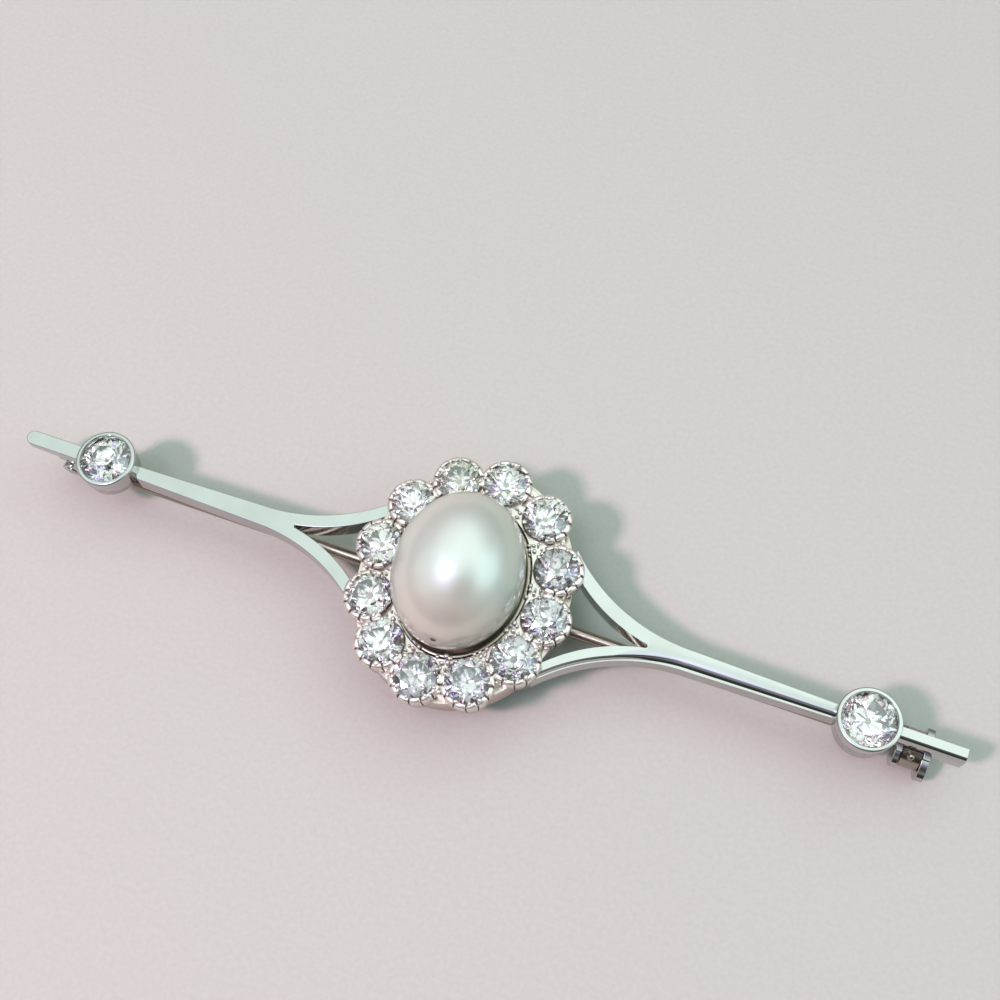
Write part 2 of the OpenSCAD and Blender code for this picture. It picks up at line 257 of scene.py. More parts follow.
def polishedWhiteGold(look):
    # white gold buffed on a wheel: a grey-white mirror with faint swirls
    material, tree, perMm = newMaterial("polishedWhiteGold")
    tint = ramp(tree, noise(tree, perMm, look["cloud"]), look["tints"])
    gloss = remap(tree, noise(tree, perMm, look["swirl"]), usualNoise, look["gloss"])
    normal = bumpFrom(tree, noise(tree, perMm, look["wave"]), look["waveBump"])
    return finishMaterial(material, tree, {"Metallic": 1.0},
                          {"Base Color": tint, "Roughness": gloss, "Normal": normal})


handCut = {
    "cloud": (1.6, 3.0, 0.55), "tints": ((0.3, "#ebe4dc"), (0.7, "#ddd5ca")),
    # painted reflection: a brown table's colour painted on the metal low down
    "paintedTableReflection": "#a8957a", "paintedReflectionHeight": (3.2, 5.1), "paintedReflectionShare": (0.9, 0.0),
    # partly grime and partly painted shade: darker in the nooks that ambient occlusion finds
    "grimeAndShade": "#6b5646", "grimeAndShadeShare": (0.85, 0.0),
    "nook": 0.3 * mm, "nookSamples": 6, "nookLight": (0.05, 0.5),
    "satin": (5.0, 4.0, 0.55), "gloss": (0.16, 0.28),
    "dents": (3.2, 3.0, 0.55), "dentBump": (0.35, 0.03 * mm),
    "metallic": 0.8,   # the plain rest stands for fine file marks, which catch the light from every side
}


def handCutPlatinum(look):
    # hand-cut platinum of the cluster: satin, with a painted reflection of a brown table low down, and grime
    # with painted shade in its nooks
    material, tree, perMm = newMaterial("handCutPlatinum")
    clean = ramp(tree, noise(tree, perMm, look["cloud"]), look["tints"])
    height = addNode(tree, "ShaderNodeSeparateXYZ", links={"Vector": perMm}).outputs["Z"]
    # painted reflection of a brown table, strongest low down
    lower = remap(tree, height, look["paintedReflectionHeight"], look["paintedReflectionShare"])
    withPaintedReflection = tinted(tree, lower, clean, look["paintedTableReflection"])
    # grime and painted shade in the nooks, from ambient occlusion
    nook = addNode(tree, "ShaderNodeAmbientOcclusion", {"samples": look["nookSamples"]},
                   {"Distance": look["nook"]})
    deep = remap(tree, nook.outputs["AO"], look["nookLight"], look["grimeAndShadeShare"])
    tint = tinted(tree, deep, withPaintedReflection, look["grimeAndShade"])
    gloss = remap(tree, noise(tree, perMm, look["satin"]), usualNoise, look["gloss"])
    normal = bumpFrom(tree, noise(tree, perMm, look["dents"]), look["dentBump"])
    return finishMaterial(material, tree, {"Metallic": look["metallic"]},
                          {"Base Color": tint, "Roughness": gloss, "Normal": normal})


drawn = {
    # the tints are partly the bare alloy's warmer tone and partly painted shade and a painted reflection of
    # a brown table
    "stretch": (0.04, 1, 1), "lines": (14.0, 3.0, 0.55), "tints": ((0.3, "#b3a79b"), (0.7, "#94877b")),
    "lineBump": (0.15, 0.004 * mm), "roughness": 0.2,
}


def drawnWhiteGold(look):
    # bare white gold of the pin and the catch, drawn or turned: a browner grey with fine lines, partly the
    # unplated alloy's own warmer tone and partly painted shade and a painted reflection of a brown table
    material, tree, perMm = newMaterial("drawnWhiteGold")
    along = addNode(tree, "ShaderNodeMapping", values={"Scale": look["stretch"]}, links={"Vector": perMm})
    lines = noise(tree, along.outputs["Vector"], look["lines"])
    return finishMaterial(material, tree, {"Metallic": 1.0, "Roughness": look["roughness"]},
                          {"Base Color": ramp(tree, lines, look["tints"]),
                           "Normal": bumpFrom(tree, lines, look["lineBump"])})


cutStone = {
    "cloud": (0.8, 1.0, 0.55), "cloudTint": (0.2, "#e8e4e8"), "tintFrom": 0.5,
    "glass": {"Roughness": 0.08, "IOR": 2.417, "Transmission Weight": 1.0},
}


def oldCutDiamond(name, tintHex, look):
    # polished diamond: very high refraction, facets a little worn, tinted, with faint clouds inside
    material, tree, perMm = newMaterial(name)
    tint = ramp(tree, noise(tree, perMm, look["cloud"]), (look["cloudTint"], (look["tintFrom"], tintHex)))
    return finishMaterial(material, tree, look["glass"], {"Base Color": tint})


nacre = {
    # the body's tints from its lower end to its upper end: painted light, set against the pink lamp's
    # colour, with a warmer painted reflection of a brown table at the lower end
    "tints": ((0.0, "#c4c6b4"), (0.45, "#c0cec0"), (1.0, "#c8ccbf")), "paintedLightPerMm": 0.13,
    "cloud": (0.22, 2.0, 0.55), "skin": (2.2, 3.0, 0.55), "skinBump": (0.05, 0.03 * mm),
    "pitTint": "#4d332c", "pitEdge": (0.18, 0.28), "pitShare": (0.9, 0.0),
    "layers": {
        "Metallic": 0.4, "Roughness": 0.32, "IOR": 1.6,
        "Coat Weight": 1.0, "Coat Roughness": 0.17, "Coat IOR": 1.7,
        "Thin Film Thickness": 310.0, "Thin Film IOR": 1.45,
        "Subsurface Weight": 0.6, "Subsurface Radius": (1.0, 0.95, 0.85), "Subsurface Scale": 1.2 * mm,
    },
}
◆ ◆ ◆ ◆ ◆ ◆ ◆
#### Goal
Set every line of the listing down word for word.

#### Solution
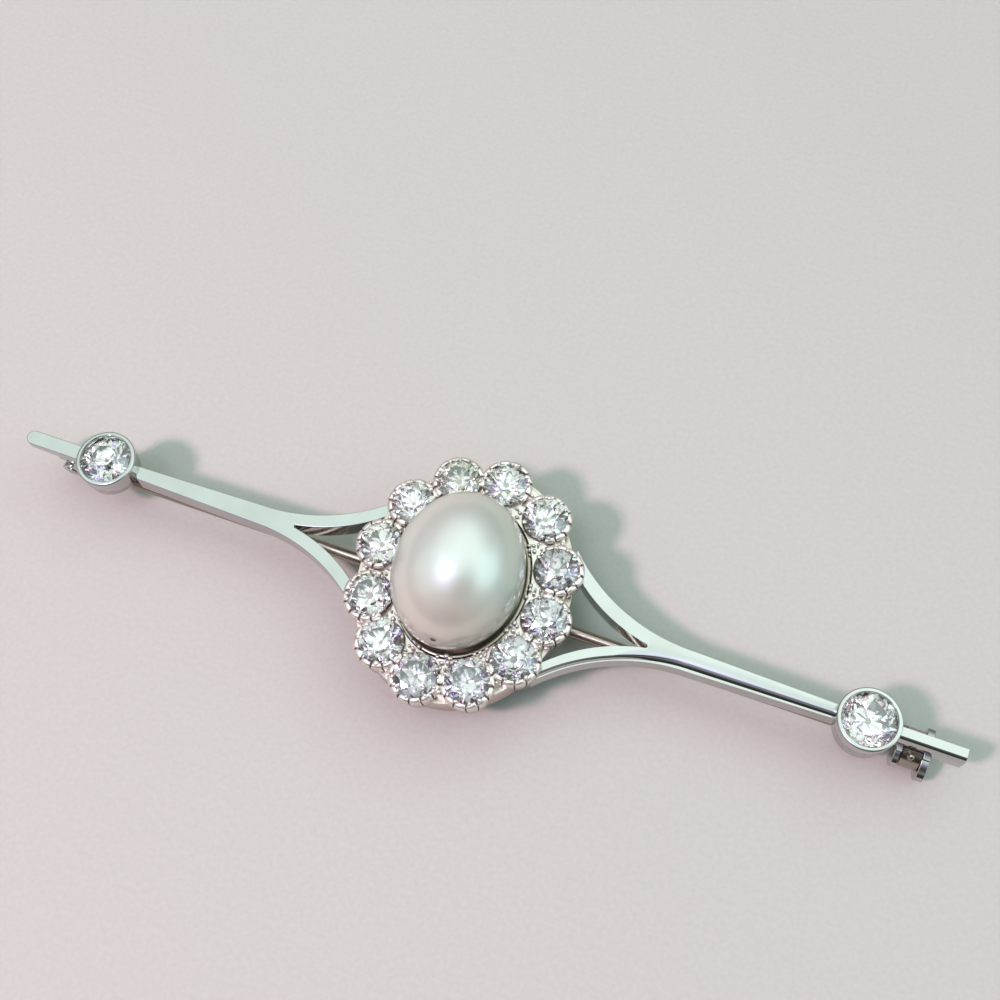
Write part 2 of the OpenSCAD and Blender code for this picture. It picks up at line 257 of scene.py. More parts follow.
def polishedWhiteGold(look):
    # white gold buffed on a wheel: a grey-white mirror with faint swirls
    material, tree, perMm = newMaterial("polishedWhiteGold")
    tint = ramp(tree, noise(tree, perMm, look["cloud"]), look["tints"])
    gloss = remap(tree, noise(tree, perMm, look["swirl"]), usualNoise, look["gloss"])
    normal = bumpFrom(tree, noise(tree, perMm, look["wave"]), look["waveBump"])
    return finishMaterial(material, tree, {"Metallic": 1.0},
                          {"Base Color": tint, "Roughness": gloss, "Normal": normal})


handCut = {
    "cloud": (1.6, 3.0, 0.55), "tints": ((0.3, "#ebe4dc"), (0.7, "#ddd5ca")),
    # painted reflection: a brown table's colour painted on the metal low down
    "paintedTableReflection": "#a8957a", "paintedReflectionHeight": (3.2, 5.1), "paintedReflectionShare": (0.9, 0.0),
    # partly grime and partly painted shade: darker in the nooks that ambient occlusion finds
    "grimeAndShade": "#6b5646", "grimeAndShadeShare": (0.85, 0.0),
    "nook": 0.3 * mm, "nookSamples": 6, "nookLight": (0.05, 0.5),
    "satin": (5.0, 4.0, 0.55), "gloss": (0.16, 0.28),
    "dents": (3.2, 3.0, 0.55), "dentBump": (0.35, 0.03 * mm),
    "metallic": 0.8,   # the plain rest stands for fine file marks, which catch the light from every side
}


def handCutPlatinum(look):
    # hand-cut platinum of the cluster: satin, with a painted reflection of a brown table low down, and grime
    # with painted shade in its nooks
    material, tree, perMm = newMaterial("handCutPlatinum")
    clean = ramp(tree, noise(tree, perMm, look["cloud"]), look["tints"])
    height = addNode(tree, "ShaderNodeSeparateXYZ", links={"Vector": perMm}).outputs["Z"]
    # painted reflection of a brown table, strongest low down
    lower = remap(tree, height, look["paintedReflectionHeight"], look["paintedReflectionShare"])
    withPaintedReflection = tinted(tree, lower, clean, look["paintedTableReflection"])
    # grime and painted shade in the nooks, from ambient occlusion
    nook = addNode(tree, "ShaderNodeAmbientOcclusion", {"samples": look["nookSamples"]},
                   {"Distance": look["nook"]})
    deep = remap(tree, nook.outputs["AO"], look["nookLight"], look["grimeAndShadeShare"])
    tint = tinted(tree, deep, withPaintedReflection, look["grimeAndShade"])
    gloss = remap(tree, noise(tree, perMm, look["satin"]), usualNoise, look["gloss"])
    normal = bumpFrom(tree, noise(tree, perMm, look["dents"]), look["dentBump"])
    return finishMaterial(material, tree, {"Metallic": look["metallic"]},
                          {"Base Color": tint, "Roughness": gloss, "Normal": normal})


drawn = {
    # the tints are partly the bare alloy's warmer tone and partly painted shade and a painted reflection of
    # a brown table
    "stretch": (0.04, 1, 1), "lines": (14.0, 3.0, 0.55), "tints": ((0.3, "#b3a79b"), (0.7, "#94877b")),
    "lineBump": (0.15, 0.004 * mm), "roughness": 0.2,
}


def drawnWhiteGold(look):
    # bare white gold of the pin and the catch, drawn or turned: a browner grey with fine lines, partly the
    # unplated alloy's own warmer tone and partly painted shade and a painted reflection of a brown table
    material, tree, perMm = newMaterial("drawnWhiteGold")
    along = addNode(tree, "ShaderNodeMapping", values={"Scale": look["stretch"]}, links={"Vector": perMm})
    lines = noise(tree, along.outputs["Vector"], look["lines"])
    return finishMaterial(material, tree, {"Metallic": 1.0, "Roughness": look["roughness"]},
                          {"Base Color": ramp(tree, lines, look["tints"]),
                           "Normal": bumpFrom(tree, lines, look["lineBump"])})


cutStone = {
    "cloud": (0.8, 1.0, 0.55), "cloudTint": (0.2, "#e8e4e8"), "tintFrom": 0.5,
    "glass": {"Roughness": 0.08, "IOR": 2.417, "Transmission Weight": 1.0},
}


def oldCutDiamond(name, tintHex, look):
    # polished diamond: very high refraction, facets a little worn, tinted, with faint clouds inside
    material, tree, perMm = newMaterial(name)
    tint = ramp(tree, noise(tree, perMm, look["cloud"]), (look["cloudTint"], (look["tintFrom"], tintHex)))
    return finishMaterial(material, tree, look["glass"], {"Base Color": tint})


nacre = {
    # the body's tints from its lower end to its upper end: painted light, set against the pink lamp's
    # colour, with a warmer painted reflection of a brown table at the lower end
    "tints": ((0.0, "#c4c6b4"), (0.45, "#c0cec0"), (1.0, "#c8ccbf")), "paintedLightPerMm": 0.13,
    "cloud": (0.22, 2.0, 0.55), "skin": (2.2, 3.0, 0.55), "skinBump": (0.05, 0.03 * mm),
    "pitTint": "#4d332c", "pitEdge": (0.18, 0.28), "pitShare": (0.9, 0.0),
    "layers": {
        "Metallic": 0.4, "Roughness": 0.32, "IOR": 1.6,
        "Coat Weight": 1.0, "Coat Roughness": 0.17, "Coat IOR": 1.7,
        "Thin Film Thickness": 310.0, "Thin Film IOR": 1.45,
        "Subsurface Weight": 0.6, "Subsurface Radius": (1.0, 0.95, 0.85), "Subsurface Scale": 1.2 * mm,
    },
}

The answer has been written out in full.